Reed Smith Client Alerts

In this alert, we provide a summary of the recent actions taken by the Office of Gas and Electricity Markets (Ofgem). In particular, this alert focuses on: (i) the recent REMIT fines Ofgem has imposed on energy suppliers; (ii) the latest developments relating to the Supplier Licensing Review (as also considered in previous client alerts1); (iii) the impact of COVID-19 on suppliers; and (iv) a reminder of some of the steps suppliers should be taking as part of their Brexit planning.

Authors: Prajakt Samant Simone Goligorsky Brett Hillis Chris Borg Sarah S. Bird

Oil refinery at night

1. REMIT fines

There has been an increased incidence in recently reported enforcement activity issued under Regulation (EU) No. 1227/2011 (REMIT)2 by Ofgem. Ofgem is the National Regulatory Authority (NRA) for REMIT purposes in the UK and will continue to be so until 31 December 2020, which marks the end of the Brexit transition period (Transition Period).3 We consider below the impact of two recent fines issued by Ofgem for REMIT breaches.

SSE

Ofgem announced on 3 September 2020 that it had fined SSE £2.627 million for a breach of article 4 of REMIT.4 Article 4 of REMIT requires a market participant to publicly disclose inside information it has in respect of business or facilities it, or its parent or related undertaking, owns or controls, in a timely and effective manner.

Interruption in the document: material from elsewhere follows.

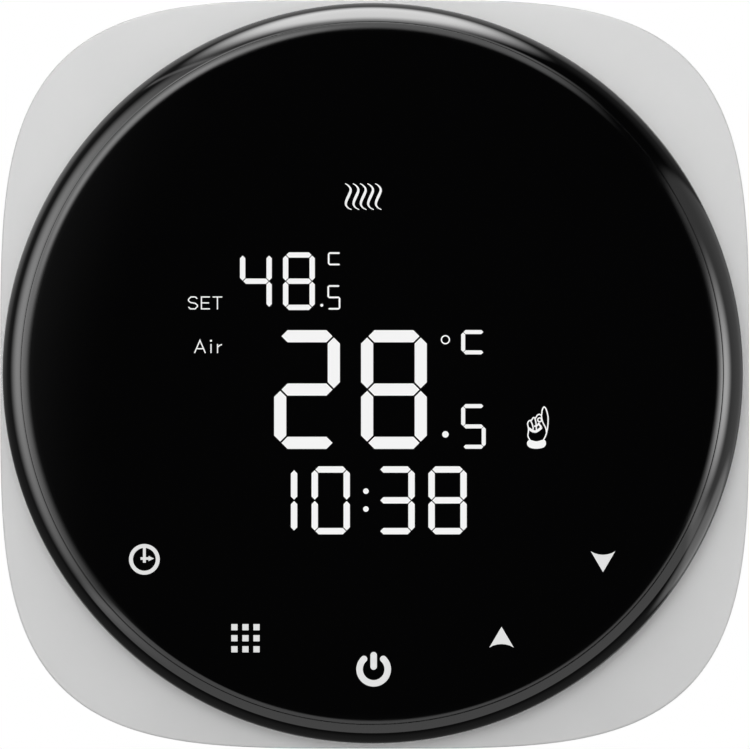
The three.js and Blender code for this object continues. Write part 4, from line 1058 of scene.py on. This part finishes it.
def world_light():
    """White to the eye, soft white on matt surfaces, and a painted studio in gloss."""
    world = bpy.data.worlds.new("studio")
    bpy.context.scene.world = world
    world.use_nodes = True
    nodes, links = world.node_tree.nodes, world.node_tree.links
    nodes.clear()

    def feed(target, term):
        """Gives an input a number, or links it to another node's output."""
        if isinstance(term, (int, float)):
            target.default_value = term
        else:
            links.new(term, target)

    def maths(operation, *terms):
        node = nodes.new("ShaderNodeMath")
        node.operation = operation
        for target, term in zip(node.inputs, terms):
            feed(target, term)
        return node.outputs[0]

    def mixed(factor, first, second):
        """The first value where the factor is 0, and the second where it is 1."""
        node = nodes.new("ShaderNodeMix")
        node.data_type = "FLOAT"
        for name, term in (("Factor", factor), ("A", first), ("B", second)):
            feed(node.inputs[name], term)
        return node.outputs["Result"]

    def step(value, start, end):
        """0 before start, 1 after end, and smooth between them."""
        node = nodes.new("ShaderNodeMapRange")
        node.interpolation_type = "SMOOTHSTEP"
        node.inputs["From Min"].default_value = start
        node.inputs["From Max"].default_value = end
        links.new(value, node.inputs["Value"])
        return node.outputs["Result"]

    def panel_light(centre, half, soft, lean, is_round, level):
        """One panel's light at the direction looked in."""
        turn = maths("SUBTRACT", clock, centre[0])
        if lean:
            turn = maths("SUBTRACT", turn, maths("MULTIPLY", away, lean / 90))
        turn = maths("WRAP", turn, 180.0, -180.0)
        across = maths("ABSOLUTE", maths("DIVIDE", turn, half[0]))
        along = maths("ABSOLUTE", maths("DIVIDE", maths("SUBTRACT", away, centre[1]), half[1]))
        if is_round:
            squares = maths("ADD", maths("MULTIPLY", across, across), maths("MULTIPLY", along, along))
            dark = step(maths("SQRT", squares), 1 - soft[0], 1 + soft[0])
            return maths("MULTIPLY", maths("SUBTRACT", 1.0, dark), level)
        inside = [
            maths("SUBTRACT", 1.0, step(reach, 1 - edge, 1 + edge))
            for reach, edge in zip((across, along), soft)
        ]
        return maths("MULTIPLY", maths("MULTIPLY", *inside), level)

    direction = nodes.new("ShaderNodeTexCoord").outputs["Generated"]
    parts = nodes.new("ShaderNodeSeparateXYZ")
    links.new(direction, parts.inputs[0])
    x, y, z = parts.outputs
    degrees = math.degrees(1)
    away = maths("MULTIPLY", maths("ARCCOSINE", maths("MULTIPLY", y, -1.0)), degrees)
    clock = maths("MULTIPLY", maths("ARCTAN2", x, z), degrees)

    total = 0.0
    for panel in STUDIO_PANELS:
        total = maths("ADD", total, panel_light(*panel))
    total = maths("ADD", maths("MULTIPLY", total, step(away, *DARK_AHEAD)), BASE_LEVEL)
    for start, end, rise in (AROUND, BEHIND):
        total = maths("ADD", total, maths("MULTIPLY", step(away, start, end), rise))

    soft_light = maths("ADD", DIFFUSE_LEVEL, maths("MULTIPLY", z, DIFFUSE_SLOPE_Z))
    ahead = maths("POWER", maths("ABSOLUTE", y), DIFFUSE_FALL)
    soft_light = maths("ADD", soft_light, maths("MULTIPLY", ahead, DIFFUSE_AHEAD))

    rays = nodes.new("ShaderNodeLightPath").outputs
    level = mixed(rays["Is Glossy Ray"], soft_light, total)
    level = mixed(rays["Is Camera Ray"], level, 1.0)
    background = nodes.new("ShaderNodeBackground")
    background.inputs["Color"].default_value = (1.0, 1.0, 1.0, 1.0)
    links.new(level, background.inputs["Strength"])
    output = nodes.new("ShaderNodeOutputWorld")
    links.new(background.outputs[0], output.inputs["Surface"])


def make_camera():
    """A long lens that looks straight ahead, shifted so that the plate fills the frame."""
    data = bpy.data.cameras.new("camera")
    data.sensor_width = CAMERA_SENSOR_MM
    data.lens = data.sensor_width * CAMERA_DISTANCE_MM / FRAME_WIDTH_MM
    right, up = CAMERA_OFFSET_MM
    data.shift_x = (FRAME_CENTRE_MM[0] - right) / FRAME_WIDTH_MM
    data.shift_y = (FRAME_CENTRE_MM[1] - up) / FRAME_WIDTH_MM
    camera = bpy.data.objects.new("camera", data)
    bpy.context.scene.collection.objects.link(camera)
    front = box_mm("trim_plate")[0].y
    camera.location = Vector((right, front - CAMERA_DISTANCE_MM, up)) * MM
    camera.rotation_euler = (math.pi / 2, 0.0, 0.0)
    bpy.context.scene.camera = camera


def make_floor():
    """A plain pale disc well under the thermostat, left out of its reflections."""
    bm = bmesh.new()
    outline = disc(0, 0, FLOOR_RADIUS, 96)
    heights = (FLOOR_HEIGHT - FLOOR_THICKNESS, FLOOR_HEIGHT)
    loft(bm, [[(x, y, height) for x, y in outline] for height in heights])
    floor = piece_from("floor", bm)
    look = Look("pale_floor", (0.82, 0.82, 0.82), 0.7)
    look.vary_color(3, (0.79, 0.79, 0.79))
    floor.data.materials.append(look.material)
    floor.visible_glossy = False


def make_flag():
    """A black card out of the picture: the plate grows a little darker towards it."""
    bm = bmesh.new()
    across, deep = [size / 2 for size in FLAG_SIZE]
    x, y, z = FLAG_PLACE
    brick(bm, (x - across, y - deep, z - FLAG_THICKNESS), (x + across, y + deep, z))
    flag = piece_from("flag", bm)
    flag.data.materials.append(Look("black_card", (0.01, 0.01, 0.01), 0.9).material)
    flag.visible_camera = False
    flag.visible_glossy = False


def make_lights():
    """Two soft boxes: one straight ahead for the plate, one behind for the back."""
    for name, place, size, energy in SOFT_BOXES:
        data = bpy.data.lights.new(name, "AREA")
        data.size = size
        data.energy = energy
        lamp = bpy.data.objects.new(name, data)
        bpy.context.scene.collection.objects.link(lamp)
        lamp.location = place
        lamp.rotation_euler = Vector(place).to_track_quat("Z", "Y").to_euler()
        lamp.visible_camera = False
        lamp.visible_glossy = False


# ------------------------------------------------------------------ everything


def dress_cad_nodes():
    """The inner pieces keep their CAD shape and take their finish."""
    slots = {part["node"]: part["material_slot"] for part in frame["record"]["subparts"]}
    for node, piece in frame["nodes"].items():
        piece.data.materials.clear()
        piece.data.materials.append(MATERIALS[slots[node]][0])
        smooth(piece)


dress_cad_nodes()
make_cover_glass()
make_bezel()
make_trim()
make_soft_edged_parts()
make_screws()
make_room_temperature()
make_set_temperature()
make_clock_figures()
make_labels()
make_heating_symbol()
make_hand_symbol()
make_key_icons()
world_light()
make_camera()
make_floor()
make_flag()
make_lights()
bpy.context.scene.view_settings.view_transform = "Standard"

Ofgem found that, although SSE did publish inside information, it did not do so in a timely manner. On 22 March 2016, SSE signed a non-binding heads of terms with National Grid in relation to Fiddler’s Ferry power station, in which it was agreed that the power station would provide ancillary services to National Grid from any of three available units which previously had been scheduled to close. SSE also made the decision to retain Transmission Entry Capacity equivalent to the capacity of the three available units.

SSE did not disclose this prospective arrangement to the market until 30 March 2016, the date on which the contract was executed and signed.

Ofgem found that, on 22 March 2016, the fact that SSE had signed a non-binding heads of terms, and had made the decision to retain Transmission Entry Capacity, was in itself inside information for the purposes of REMIT and should have been disclosed to the market.

Ofgem found that SSE’s delay consequently resulted in four days of trading without the market knowing that the power station was not going to close, which Ofgem concluded was likely to have led to some market participants paying more for wholesale electricity.

In recognition of the fact that SSE admitted to the breach, and agreed to settle the matter during the early settlement window, Ofgem discounted the fine by 30 per cent to £2.06 million.

This decision turned on the question of of whether the information was sufficiently ‘precise’ to be inside information, on which question ACER introduced new guidance in the fifth edition of its REMIT Guidance (8 April 2020). This case further underlines the tendency of regulators to adopt a broad interpretation of the term ‘precise’. This case has far reaching implications for market participants, who may need to ensure they make disclosure about transactions even while negotiations are ongoing. Firms also will need to ensure that early disclosure of deals which are not then concluded is not taken to have misled the market.